Emergence of dalbavancin non-susceptible, vancomycin-intermediate Staphylococcus aureus (VISA) after treatment of MRSA central line-associated bloodstream infection with a dalbavancin- and vancomycin-containing regimen

Dalbavancin is a long-acting lipoglycopeptide with activity against Gram-positives, including methicillin-resistant Staphylococcus aureus(MRSA). The potential for lipoglycopeptides, with half-lives greater than one-week, to select for resistance is unknown. Here we explore a case of MRSA central line-associated blood stream infection in which dalbavancin and vancomycin non-susceptibility emerged in a urine isolate collected after the patient was treated with vancomycin and dalbavancin sequentially. Methods Isolates from blood and urine underwent susceptibility testing, and whole genome sequencing (WGS). The blood isolate was subjected to successive passage in vitro in the presence of escalating dalbavancin concentrations and the emergent isolate was subjected to repeat susceptibility testing and WGS. Results The blood isolate was fully susceptible to vancomycin, however, MICs of the urine isolate to dalbavancin, vancomycin, telavancin and daptomycin were ≥4-fold higher than the blood-derived strain.

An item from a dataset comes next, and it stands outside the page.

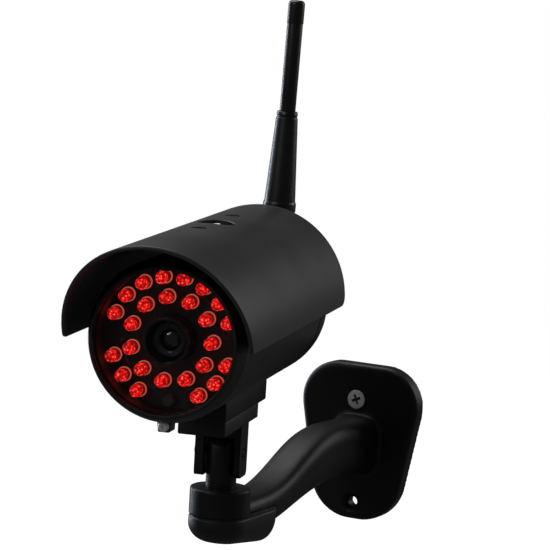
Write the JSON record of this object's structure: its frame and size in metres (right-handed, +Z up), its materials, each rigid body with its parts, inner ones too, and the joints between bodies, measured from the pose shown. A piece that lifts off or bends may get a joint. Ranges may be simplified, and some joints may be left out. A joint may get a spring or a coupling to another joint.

Both strains were indistinguishable by spa and variable number tandem repeat (VNTR) typing, and WGS revealed only 7 variants, indicating clonality. Four variants affected genes, including a non-synonymous change in yvqF, which has been implicated in glycopeptide resistance. Vancomycin and dalbavancin non-susceptibility emerged in the blood isolate after successive passage in vitro in the presence of dalbavancin, and WGS identified a single non-synonymous variant in yvqF. Conclusions This is the first case in which VISA has emerged in the context of a dalbavancin-containing regimen. The selection for cross-resistance to vancomycin in vitro by dalbavancin exposure alone is troubling. Clinicians should be aware of the possibility for emergence of dalbavancin non-susceptibility and glycopeptide cross-resistance arising following therapy.